De 1940 à nos jours, la société française connaîtra elle aussi de grands bouleversements. Mais jamais cette famille ne sera du bon côté des événements politiques. Défenseur de Pétain sous l’Occupation, opposé de nouveau à de Gaulle lorsqu’il « abandonne » les Français d’Algérie, et pestant contre ces « gauchistes » qui, en 68, incendient Paris du haut de leurs barricades, le père est toujours à contre-courant des grands mouvements libérateurs. Il faudra plusieurs décennies au narrateur pour se défaire de l’héritage culturel familial, et parvenir enfin à se forger ses propres convictions. 

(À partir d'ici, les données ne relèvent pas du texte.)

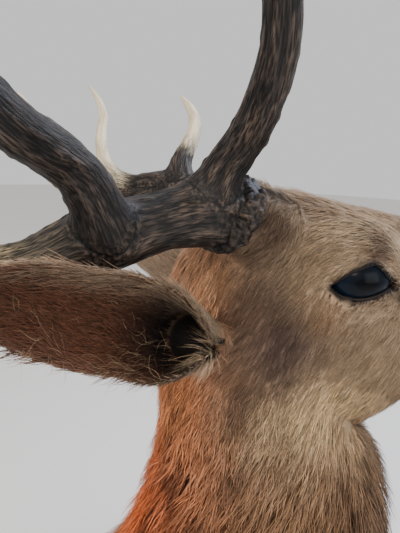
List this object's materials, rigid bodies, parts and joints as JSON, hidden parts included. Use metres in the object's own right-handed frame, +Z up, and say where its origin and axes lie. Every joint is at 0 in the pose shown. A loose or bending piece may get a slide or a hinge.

Comprendre d’où l’on vient pour parvenir à s’émanciper de son passé, telle est l’entreprise du Chagrin. Lionel Duroy s’est inspiré de son propre parcours pour écrire ce magistral roman d’initiation. Loin de montrer la face glorieuse de son existence, c’est au contraire avec un courage et une sincérité déchirants que Lionel Duroy décrit ce que tant d’autres familles taisent sur leurs origines honteuses ou inavouables. Selon une conception cyclique du temps chère à Marcel Proust, Lionel Duroy démontre que les mêmes épisodes traumatiques ne cessent de se rejouer dans notre vie présente, sous d’autres déguisements. Et souligne, avec mélancolie, la manière dont l’enfance continue à nous hanter des décennies plus tard. 




Biographie

Longtemps journaliste à Libération et à L’Événement du jeudi, Lionel Duyroy a aussi aidé à rédiger les biographies de nombreuses célébrités. Il est l’auteur d’une dizaine de romans dont Méfiez-vous des écrivains, Priez pour nous et Le Cahier de Turin.